I put on the TV this morning. A normal day in Romania. Another fire in an apartment block – this time nobody injured. A report stating that 30% of adult Romanians have no bank account. Then they dropped in on a factory that processes 20 tonnes of pickled cabbages a day. (Cabbage season has just started.) But nothing feels normal to me. Since Saturday night I’ve been stuck in the crawler lane. I’ve been sleeping poorly and constantly fatigued.
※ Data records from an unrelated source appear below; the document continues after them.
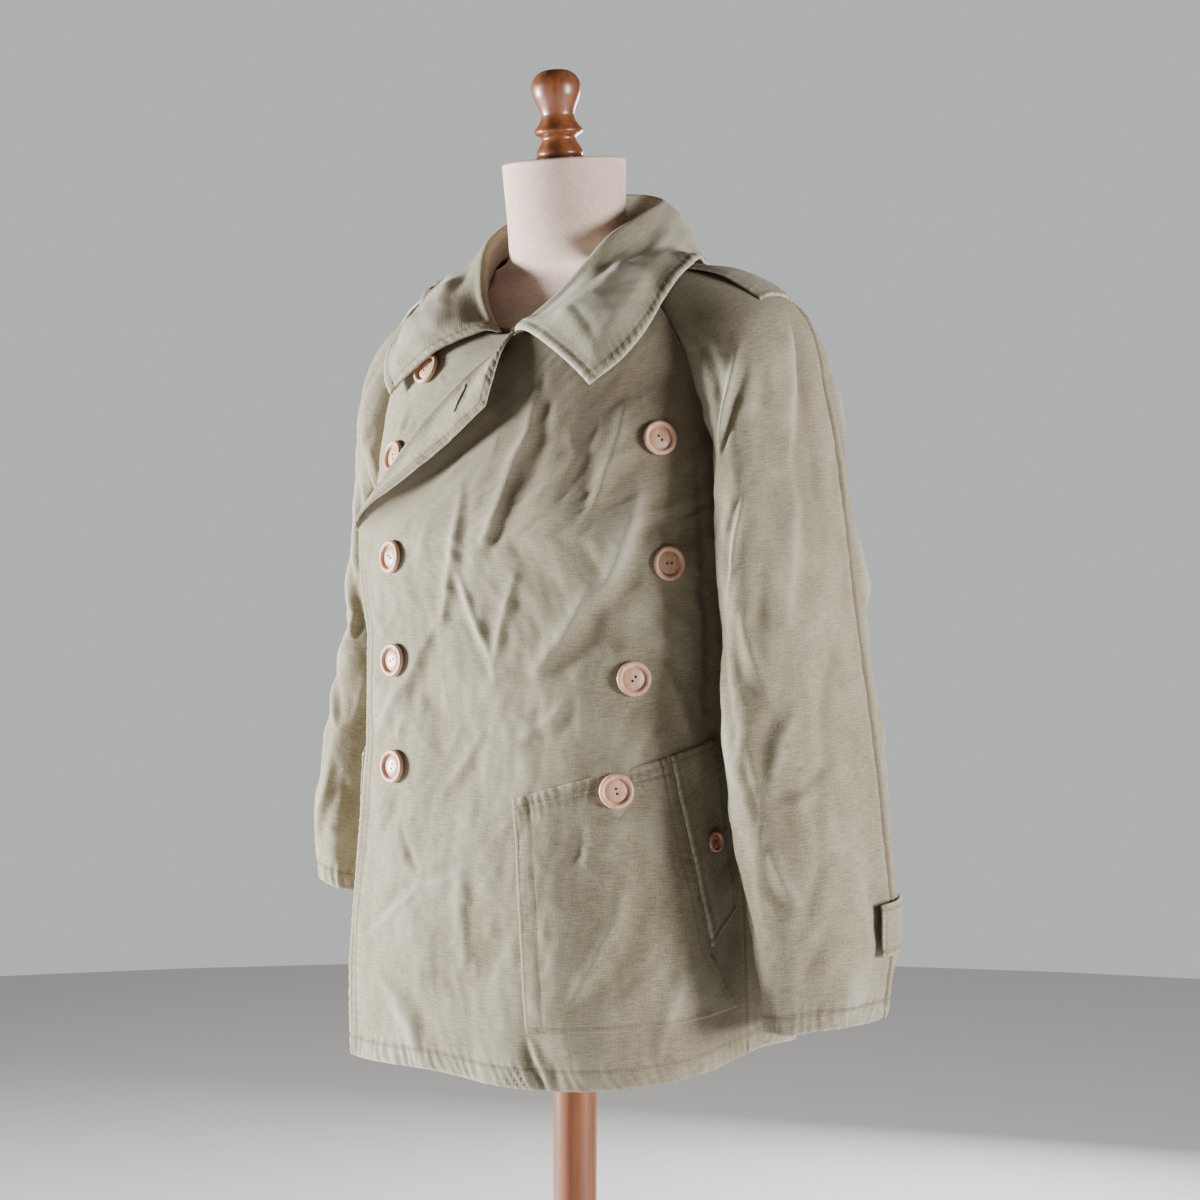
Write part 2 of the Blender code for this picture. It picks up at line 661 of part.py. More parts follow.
def make_pocket(name, corners, left, corner):
    grid = patch_grid(corners, CLOTH + PATCH_EASE, left, corner=corner)
    outs = surface_normals(grid)
    return wall(name, pull_in(grid, outs), outs, CLOTH, OLIVE)


def make_flap(name, corners, left):
    grid = patch_grid(corners, CLOTH + PATCH_EASE, left, columns=6)
    outs = surface_normals(grid)
    return wall(name, pull_in(grid, outs), outs, FOLDED, OLIVE)


def make_shoulder_strap(name, rows, side):
    """Flat strap along the top of the sleeve, from under the collar to the shoulder point."""
    grid = []
    for across in spread(-1, 1, 5):
        row = []
        for along in spread(0, 1, 9):
            station = mix(STRAP_START, STRAP_END, along)
            share = (STRAP_CENTRE + across * mix(STRAP_SHARE_START, STRAP_SHARE_END, along)) % 1.0
            normal = sleeve_normal(rows, side, share, station)
            lift = CLOTH + STRAP_EASE + STRAP_ARCH * math.sin(math.pi * along) ** 2
            row.append(sleeve_surface(rows, side, share, station) + normal * lift)
        grid.append(row)
    return wall(name, grid, surface_normals(grid, flip=side > 0), FOLDED, OLIVE_PALE)


def make_cuff_strap(name, rows, side):
    """Band round the back of the cuff that stands off in a loop at the over-arm seam."""
    grid = []
    last = float(len(rows))
    for station in spread(last - CUFF_STRAP_TOP, last - CUFF_STRAP_TOP + CUFF_STRAP_STATIONS, 3):
        row = []
        for along in spread(0, 1, 12):
            share = mix(CUFF_STRAP_START, CUFF_STRAP_END, along) % 1.0
            normal = sleeve_normal(rows, side, share, station)
            lift = CLOTH + STRAP_EASE + CUFF_LOOP * (1 - smooth(along * 2.2))
            row.append(sleeve_surface(rows, side, share, station) + normal * lift)
        grid.append(row)
    return wall(name, grid, surface_normals(grid, flip=side > 0), FOLDED, OLIVE_PALE)


def make_neck_tab():
    """End of the neckband that shows between the two collar leaves."""
    grid = []
    for height in (0.0, 0.012):
        row = []
        for angle in spread(-20, 18, 9):
            neck = body_point(angle, LEVEL_NECK)
            inward = Vector((neck.x, neck.y, 0.0)).normalized() * TAB_INSET
            rise = height * (0.75 + 0.25 * math.cos(math.radians(angle * 4)))
            row.append(neck - inward + Vector((0, 0, rise - 0.004)))
        grid.append(row)
    return wall("neck_tab", grid, surface_normals(grid, flip=True), CLOTH, OLIVE_PALE)


# ---------------------------------------------------------------- buttons
def button_profile(radius, height):
    rim = 0.16 * radius
    return [(0, 0.62 * height), (radius - 2.2 * rim, 0.55 * height), (radius - 1.4 * rim, height),
            (radius - 0.5 * rim, height), (radius, 0.62 * height), (radius - 0.4 * rim, 0.1 * height),
            (0.45 * radius, 0.0), (0, 0.0)]


def cloth_heights(tree, point, normal, radius, spokes=24):
    """Hits of rays down the normal on rings and the middle of a disc."""
    side = normal.orthogonal().normalized()
    starts = [point]
    for ring in (0.3 * radius, 0.6 * radius, 0.8 * radius, 0.95 * radius, 1.03 * radius):
        starts += [point + Matrix.Rotation(2 * math.pi * k / spokes, 3, normal) @ side * ring
                   for k in range(spokes)]
    hits = [tree.ray_cast(start + normal * 0.04, -normal, 0.08)[0] for start in starts]
    return [hit for hit in hits if hit is not None]


def fitted_normal(tree, point, normal, radius):
    side = normal.orthogonal().normalized()
    other = normal.cross(side)
    ends = []
    for direction in (side, other, -side, -other):
        start = point + direction * radius * 0.8 + normal * 0.04
        ends.append(tree.ray_cast(start, -normal, 0.08)[0] or point + direction * radius)
    return (ends[0] - ends[2]).cross(ends[1] - ends[3]).normalized()


def make_button(name, place, carriers, radius, height, steps, colour):
    """A turned button laid on its carrier, one gap clear of the highest facet under it."""
    level = level_at(place.angle, place.z)
    tree = tree_of([carriers[place.carrier]])
    point = front_point(place.angle, level, 0.0, place.carrier.startswith("left"))
    normal = fitted_normal(tree, point, body_normal(place.angle, level), radius)
    rise = max((hit - point).dot(normal) for hit in cloth_heights(tree, point, normal, radius))
    seat = point + normal * (rise + GAP)
    button = turned(name, button_profile(radius, height), steps, colour, 0.4, seat)
    button.rotation_euler = normal.to_track_quat("Z", "Y").to_euler()
    return button


# ---------------------------------------------------------------- form and stand
FORM_COLUMNS = 28
FORM_ROWS = 30


def make_form_body():
    mesh = bpy.data.meshes.new("form_body")
    build = bmesh.new()
    rings = []
    for k in range(FORM_ROWS + 1):
        place = (len(FORM) - 1) * k / FORM_ROWS
        z, half_width, front, back, middle = (
            spline_value(FORM, column, place) for column in FormRow._fields)
        ring = []
        for j in range(FORM_COLUMNS):
            turn = 2 * math.pi * j / FORM_COLUMNS
            depth = front if math.cos(turn) > 0 else back
            y = middle - depth * math.cos(turn)
            tilt = smooth((z - 1.45) / 0.05) * (y - NECK_TOP.y) * math.tan(NECK_TILT)
            ring.append(build.verts.new((half_width * math.sin(turn), y, z + tilt)))
        rings.append(ring)
    for low, high in zip(rings, rings[1:]):
        for j in range(FORM_COLUMNS):
            following = (j + 1) % FORM_COLUMNS
            build.faces.new((low[j], low[following], high[following], high[j]))
    build.faces.new(list(reversed(rings[0])))
    build.faces.new(rings[-1])
    bmesh.ops.recalc_face_normals(build, faces=build.faces)
    build.to_mesh(mesh)
    build.free()
    mesh.shade_smooth()
    mesh.set_sharp_from_angle(angle=math.radians(40))
    return add_object("form_body", mesh, LINEN, 0.85)


def turned(name, profile, steps, colour, roughness, place=Vector((0, 0, 0)), tilt=0.0):
    """A turned piece: the profile runs from the top on the axis, down outside, to the axis."""
    mesh = bpy.data.meshes.new(name)
    build = bmesh.new()
    points = [build.verts.new((radius, 0.0, z)) for radius, z in profile]
    for start, end in zip(points, points[1:]):
        build.edges.new((start, end))
    build.to_mesh(mesh)
    build.free()
    piece = add_object(name, mesh, colour, roughness)
    screw = piece.modifiers.new("turn", "SCREW")
    screw.axis = "Z"
    screw.angle = 2 * math.pi
    screw.steps = steps
    screw.render_steps = steps
    screw.use_merge_vertices = True
    screw.merge_threshold = 0.00001
    screw.use_smooth_shade = True
    piece.location = place
    piece.rotation_euler = (tilt, 0.0, 0.0)
    return piece


def make_stand():
    base = [(0, HUB_TOP), (0.026, HUB_TOP), (0.034, HUB_TOP - 0.008), (HUB_RADIUS, 0.060),
            (0.028, 0.052), (0.030, 0.042), (0.060, 0.034), (0.120, 0.030), (0.190, BASE_HEIGHT),
            (0.202, 0.021), (BASE_RADIUS, 0.013), (0.202, 0.004), (0.196, 0.0), (0, 0.0)]
    turned("stand_base", base, 40, VARNISHED_WOOD, 0.35)
    pole_top = FORM[0].z - GAP
    pole = [(0, pole_top), (POLE_RADIUS, pole_top), (POLE_RADIUS, HUB_TOP + GAP),
            (0, HUB_TOP + GAP)]
    turned("stand_pole", pole, 24, VARNISHED_WOOD, 0.35)
    bulb = [(0, 0.0825), (0.0080, 0.0821), (0.0145, 0.0799), (0.0195, 0.0755), (0.0222, 0.0698),
            (0.0224, 0.0645), (0.0214, 0.0585), (0.0192, 0.0530), (0.0168, 0.0475)]
    neck = [(0.0152, 0.0425), (0.0151, 0.0400), (0.0162, 0.0362), (0.0190, 0.0318)]
    ring = [(0.0216, 0.0285), (0.0222, 0.0265), (0.0212, 0.0245), (0.0172, 0.0222)]
    foot = [(0.0158, 0.0200), (0.0163, 0.0170), (0.0186, 0.0132), (0.0207, 0.0095),
            (0.0212, 0.0065), (0.0205, 0.0042), (0.0217, 0.0028), (0.0212, 0.0), (0, 0.0)]
    profile = bulb + neck + ring + foot
    offset = 0.006
    seat = NECK_TOP + Vector((0, -offset, -offset * math.tan(NECK_TILT) + 1.5 * GAP))
    turned("form_finial", profile, 24, VARNISHED_WOOD, 0.3, seat, NECK_TILT)


# ---------------------------------------------------------------- build
clear_scene()
JACKET = new_collection("military_jacket")
left_front, right_front, back = make_fronts_and_back()
sleeves = [
    make_sleeve_half("left_sleeve_front", LEFT_SLEEVE, 1, True),
    make_sleeve_half("left_sleeve_back", LEFT_SLEEVE, 1, False),
    make_sleeve_half("right_sleeve_front", RIGHT_SLEEVE, -1, True),
    make_sleeve_half("right_sleeve_back", RIGHT_SLEEVE, -1, False),
]
shoulder_straps = [
    make_shoulder_strap("left_shoulder_strap", LEFT_SLEEVE, 1),
    make_shoulder_strap("right_shoulder_strap", RIGHT_SLEEVE, -1),
]
make_cuff_strap("left_cuff_strap", LEFT_SLEEVE, 1)
make_cuff_strap("right_cuff_strap", RIGHT_SLEEVE, -1)
make_pocket("right_pocket", RIGHT_POCKET, False, RIGHT_POCKET_CORNER)
carriers = {
    "left_front": left_front,
    "right_front": right_front,
    "left_pocket": make_pocket("left_pocket", LEFT_POCKET, True, LEFT_POCKET_CORNER),
    "left_pocket_flap": make_flap("left_pocket_flap", LEFT_FLAP, True),
    "right_pocket_flap": make_flap("right_pocket_flap", RIGHT_FLAP, False),
}
front_buttons = [
    make_button(f"front_button_{number}", place, carriers, BUTTON_RADIUS, BUTTON_HEIGHT, 20,
                BUTTON_TAN)
    for number, place in enumerate(FRONT_BUTTONS, start=1)]
for name, place in zip(("left_flap_button", "right_flap_button"), FLAP_BUTTONS):
    make_button(name, place, carriers, SMALL_BUTTON_RADIUS, SMALL_BUTTON_HEIGHT, 14, BUTTON_RED)
make_collar([left_front, right_front, back] + sleeves + shoulder_straps)
make_neck_tab()
make_lapel()
make_form_body()
make_stand()
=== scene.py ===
"""Looks of a double-breasted canvas military jacket standing on a limbless dress form.

Metres, +Z up. The jacket faces -Y, so the wearer's left is +X, and the floor is at z = 0. Angles
round the body are in degrees from the centre front, positive towards the wearer's left. Levels
count the sections of the body from hem to neck, and stations count those of a sleeve from its
raglan seam to its cuff.
"""

import logging
import math
from dataclasses import dataclass, field
from enum import Enum
from functools import cached_property
from typing import Any, NamedTuple, Sequence

import bmesh
import bpy
import numpy as np
from mathutils import Matrix, Vector
from mathutils.bvhtree import BVHTree


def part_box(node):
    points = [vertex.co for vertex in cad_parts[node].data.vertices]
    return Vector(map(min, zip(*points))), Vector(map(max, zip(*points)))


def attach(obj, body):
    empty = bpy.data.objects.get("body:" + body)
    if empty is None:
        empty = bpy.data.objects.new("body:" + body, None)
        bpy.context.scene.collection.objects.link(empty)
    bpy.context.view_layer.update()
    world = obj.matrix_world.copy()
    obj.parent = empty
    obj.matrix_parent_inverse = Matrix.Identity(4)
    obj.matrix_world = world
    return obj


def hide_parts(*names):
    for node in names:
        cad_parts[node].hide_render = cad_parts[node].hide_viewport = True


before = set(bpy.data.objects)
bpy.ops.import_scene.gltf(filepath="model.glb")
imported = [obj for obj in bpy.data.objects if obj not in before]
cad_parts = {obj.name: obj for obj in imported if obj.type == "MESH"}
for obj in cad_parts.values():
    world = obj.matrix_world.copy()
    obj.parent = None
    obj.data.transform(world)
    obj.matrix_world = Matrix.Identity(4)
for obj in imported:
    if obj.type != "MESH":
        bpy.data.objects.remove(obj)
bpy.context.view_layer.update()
LOG = logging.getLogger("jacket")

Array = np.ndarray
Point = tuple[float, float]
Triple = tuple[float, float, float]
Material, Object, Mesh = bpy.types.Material, bpy.types.Object, bpy.types.Mesh
Socket, Tree = bpy.types.NodeSocket, bpy.types.NodeTree

# ---- sizes shared by several pieces
CLOTH = 0.0016               # one layer of canvas with its turnings
FOLDED = 0.0024              # two layers: collar, straps and flaps
LAP_EASE = 0.0016            # air between the two fronts
FLARE_SPAN = 20.0            # degrees over which the free front edge stands off
HEM_RISES = ((-8.0, 26.0, 0.0095), (100.0, 24.0, 0.011), (260.0, 24.0, 0.011))  # angle, span, height
PATCH_EASE = 0.0011          # air under pockets and flaps
STRAP_EASE = 0.0009          # air under the straps where they are sewn down
SEAM_HALF_GAP = 0.00025      # each side of a seam keeps this far from it
LEVEL_ARMPIT = 6.0
LEVEL_NECK = 10.0
BODY_RADIUS = 0.17           # metres from the body's middle to its seams
BODY_ARC = 0.0031            # metres of cloth for one degree round the body
SLEEVE_ROUND = 0.38          # metres of cloth round a sleeve
SLEEVE_STEP = 0.078          # metres of cloth from one station of a sleeve to the next
CREASE_WIDTH = 0.80          # how tight every main crease is drawn
CREASE_HEIGHT = 1.12         # and how high it stands


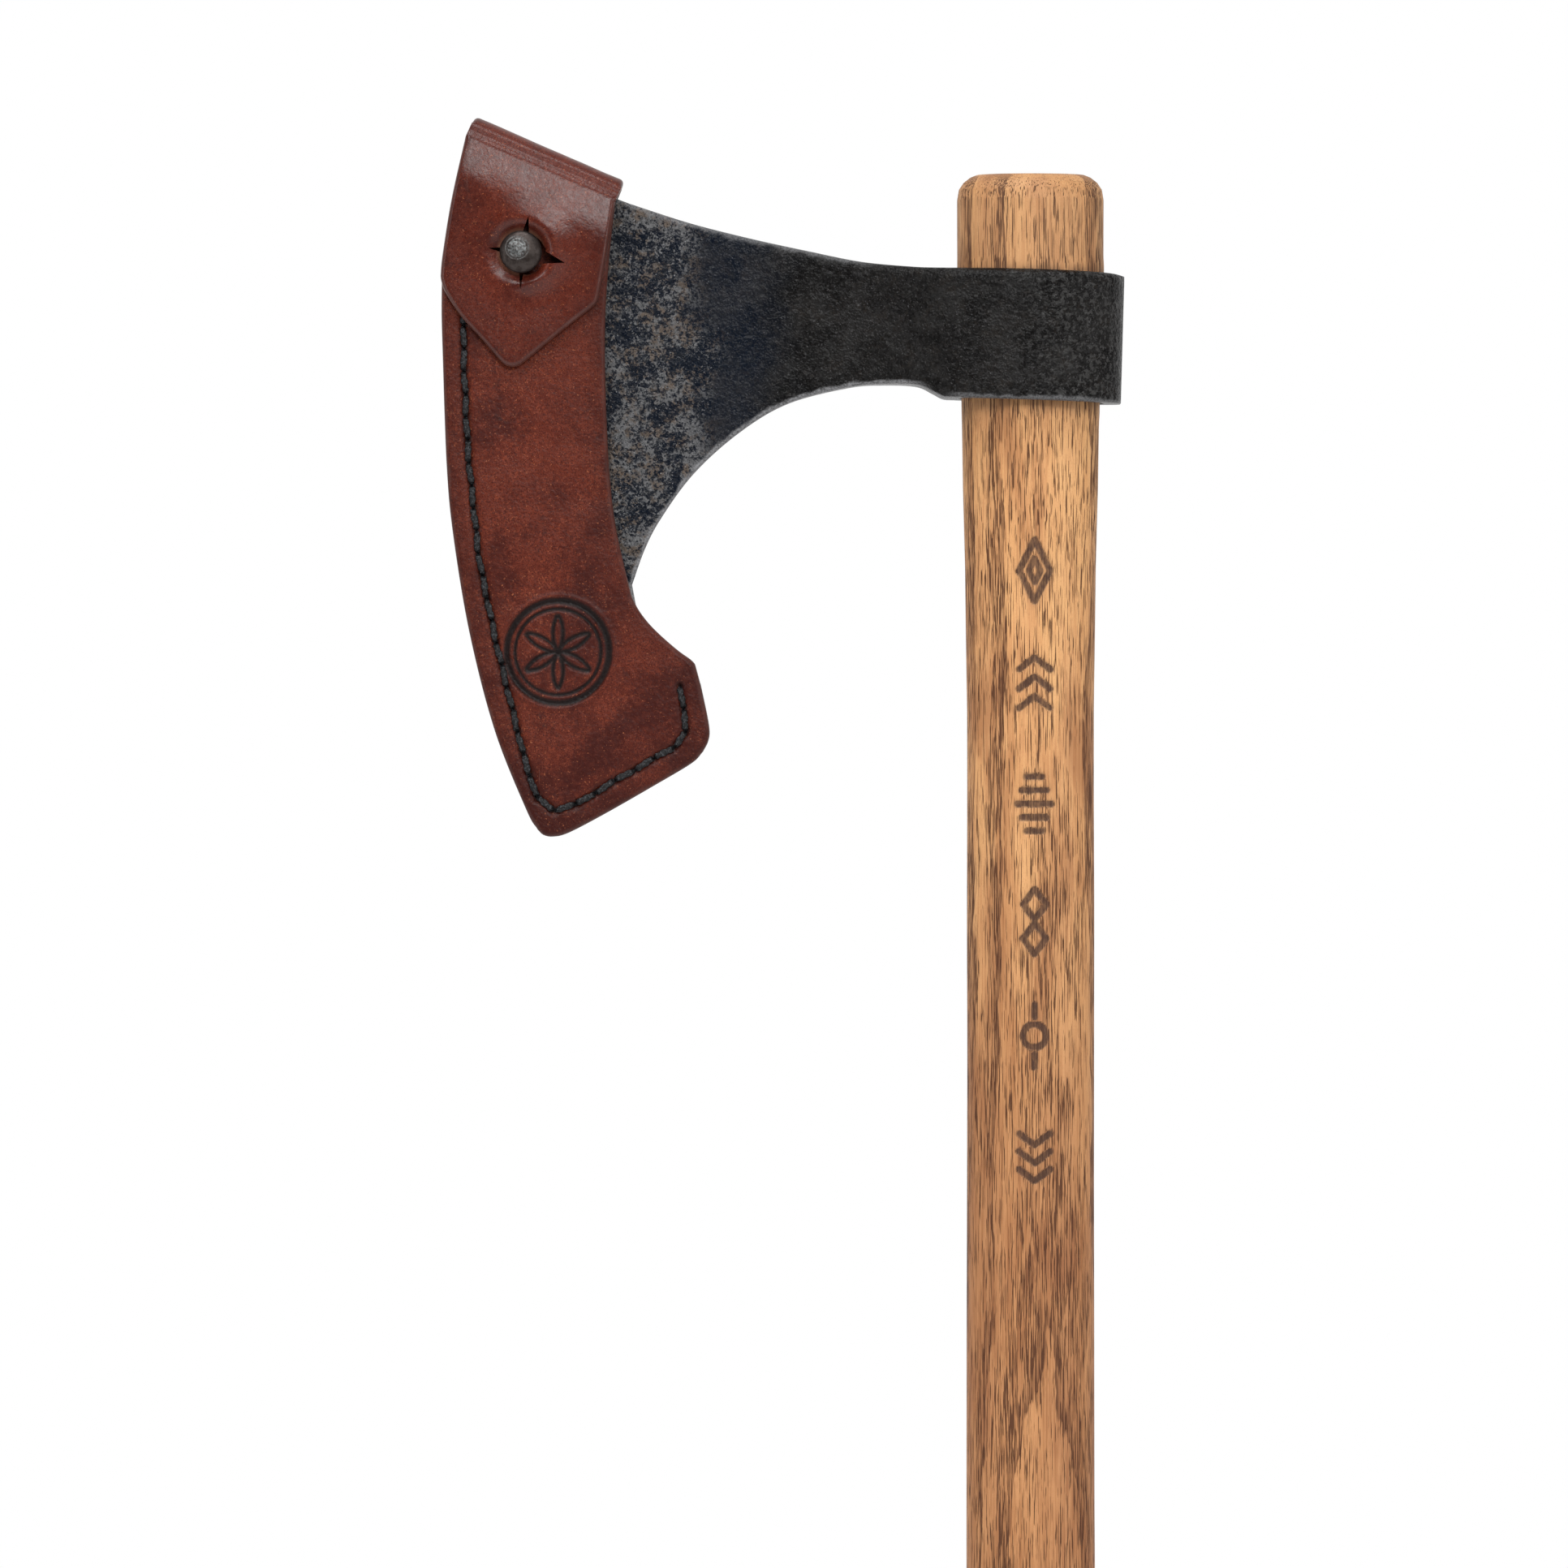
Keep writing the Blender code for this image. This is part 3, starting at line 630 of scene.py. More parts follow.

Yesterday was a case in point. My Romanian lesson started at eight and I knew I’d be buggered for that. I set my alarm for seven. As soon as it went off I killed it, intending to get up. I hadn’t slept well. Next thing I knew it was almost eight. No time for breakfast or even a cup of tea. The lesson, which overran a bit, was really a waste of time. Luckily I had no lessons until later. After a belated breakfast I knew I needed to pick up my bike which I’d taken in to be repaired last Thursday. The bike shop was five kilometres away. Walk or drive? I decided to walk, thinking the exercise could do me good, and there were a few things I wanted to pick up from the mall on the way back. The walk to the bike shop took me just over an hour. It took me past, among other things, the shaorma kiosk I frequented when I lived in town. Back then, a shaorma cost 11 lei. Now it’s 28. Yes, I’m putting my prices up for lessons again – I have no real choice. The repair – a new chain and a whole new set of gears – set me back 240 lei (£40 or NZ$95).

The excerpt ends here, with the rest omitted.